I have every defensive play individually described, and if anyone wants details, ask. But here's the summary of those 2 games, as to how the reps were divided among our DL, and especially what spots were manned, how often, by Charles Johnson and Greg Hardy. Remember, the main thrust of this whole endeavor is to dispel the myth that Hardy is responsible for only one side of our DL, and it's the side that was ranked 32nd in the NFL.

Game 14, 12/18/11, at Houston, won by Carolina, 28-13.

Our Defense held the Texans to only 10 series, a total of 60 plays.

First, the reps. This will show the DL coaches really get everybody involved, with constant shuttling in subs, which the casual observer probably doesn't notice.
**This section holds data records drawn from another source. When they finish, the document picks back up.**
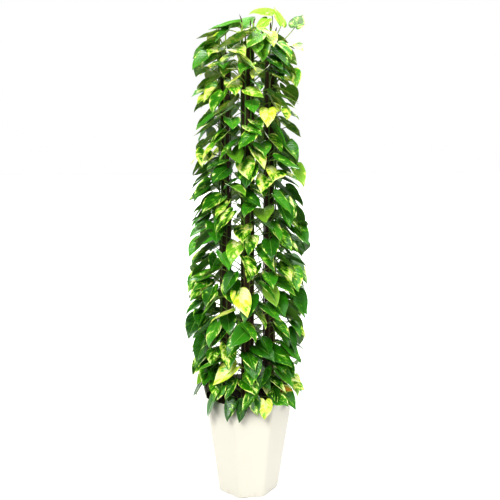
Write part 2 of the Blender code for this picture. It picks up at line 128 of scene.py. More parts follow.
# Leaves known by their neck (azimuth, radius, height): variegation, youth, tone (partly painted light and
# shade), age
KNOWN_LEAVES = (
    ((-13.8, 0.091, 1.842), 0.30, 1.00, 0.90, 0.0),
    ((-14.4, 0.124, 1.806), 0.55, 1.00, 1.00, 0.0),
    ((-17.4, 0.175, 1.798), 0.42, 0.10, 0.15, 0.0),
    ((-30.1, 0.078, 1.824), 0.55, 0.60, 0.50, 0.0),
    ((-120.7, 0.087, 1.790), 0.10, 0.10, 0.98, 0.0),
    ((-120.1, 0.065, 1.796), 0.70, 0.40, 0.50, 0.0),
    ((-78.3, 0.127, 1.747), 0.42, 0.20, 0.75, 0.0),
    ((-85.7, 0.061, 1.762), 0.85, 0.30, 0.60, 0.0),
    ((-108.1, 0.132, 1.691), 0.72, 0.20, 0.60, 0.0),
    ((-108.5, 0.138, 1.635), 1.00, 0.30, 0.60, 0.0),
    ((-77.2, 0.107, 1.726), 0.10, 0.00, 0.12, 0.0),
    ((-54.2, 0.124, 1.709), 0.28, 0.00, 0.25, 0.0),
    ((-56.7, 0.145, 1.649), 0.20, 0.00, 0.25, 0.0),
    ((-174.6, 0.134, 1.733), 0.22, 0.10, 0.45, 0.0),
    ((-160.5, 0.154, 1.697), 0.15, 0.05, 0.85, 0.0),
    ((-102.5, 0.178, 0.432), 0.20, 0.00, 0.15, 0.0),
    ((-76.6, 0.186, 0.430), 0.90, 0.55, 0.80, 0.0),
    ((-63.7, 0.181, 0.432), 0.35, 0.00, 0.60, 0.0),
    ((-129.7, 0.177, 0.479), 0.45, 0.00, 0.70, 0.0),
    ((-46.0, 0.161, 0.445), 0.30, 0.10, 0.60, 1.0),
    ((-14.2, 0.171, 0.447), 0.70, 0.30, 0.70, 0.0),
    ((-92.8, 0.161, 0.596), 0.30, 0.00, 0.50, 0.0),
    ((-148.1, 0.173, 0.536), 0.05, 0.00, 0.30, 0.0),
)
KNOWN_WITHIN = 0.035
# Height -> mean variegation and mean tone of the other leaves
# The mean tone rises with height: partly the leaves' own green, partly painted shade low down and painted
# light on top.
HEIGHT_LOOKS = ((0.40, 0.38, 0.34), (0.62, 0.38, 0.38), (0.95, 0.35, 0.46), (1.25, 0.42, 0.54),
                (1.50, 0.60, 0.78), (1.68, 0.70, 0.90), (1.85, 0.68, 0.86))
PALE_SPREAD, TONE_SPREAD = 0.21, 0.24
YOUNG_HEIGHT = 1.55              # more of the leaves above this height are young
YOUNG_BELOW, YOUNG_ABOVE = 0.10, 0.30  # chance that a leaf is young


# ---- meshes

def add_object(name, data):
    """A new object in the scene."""
    made = bpy.data.objects.new(name, data)
    bpy.context.scene.collection.objects.link(made)
    return made


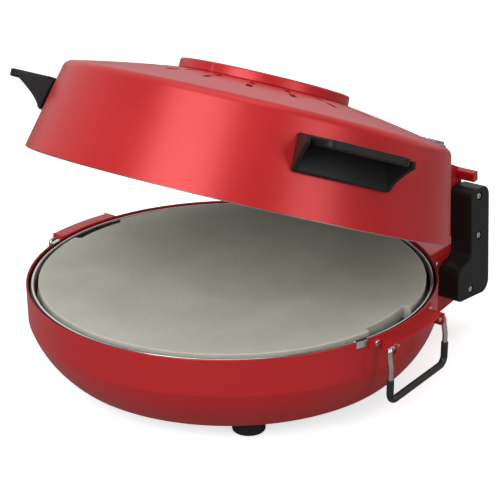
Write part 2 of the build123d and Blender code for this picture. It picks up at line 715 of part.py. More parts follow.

Charles Johnson, 47 plays (21 at LDE, 23 at RDE, 3 at RDT.)

Greg Hardy, 50 plays (21 at LDE, 22 at RDE, 3 at LDT, 4 at RDT.)

Andre Neblett, 40 at DT

Frank Kearse, 23 at DT

Jason Shirley, 23 at DT

Ogemdi Nwagbuo, 14 at DT

Thomas Keiser, 25 plays (16 at LDE, 9 at RDE)

Antwan Applewhite, 18 plays (3 at LDE, 8 at LDT, 1 at RDT, 6 at RDE)

Second, the results, (but only on their 25 rushes, because we're not concerned with pass defense in any of these discussions):

4 runs around their LE gained +6, -1, +2, and +7 yds (the 1st 3 of those were when Hardy was RDE, the last Johnson)

4 runs were off their LT: +1, +8, +5, +15. (the first and last were vs Hardy, the other 2, Johnson)

7 runs off LG gained +1, +9, +5, +5, +4, +1, and +3.

3 off RG netted +4, +22, and +6.

3 off RT went for +4, +18, and +9 (these were on Hardy, then Johnson, then Keiser, playing LDE)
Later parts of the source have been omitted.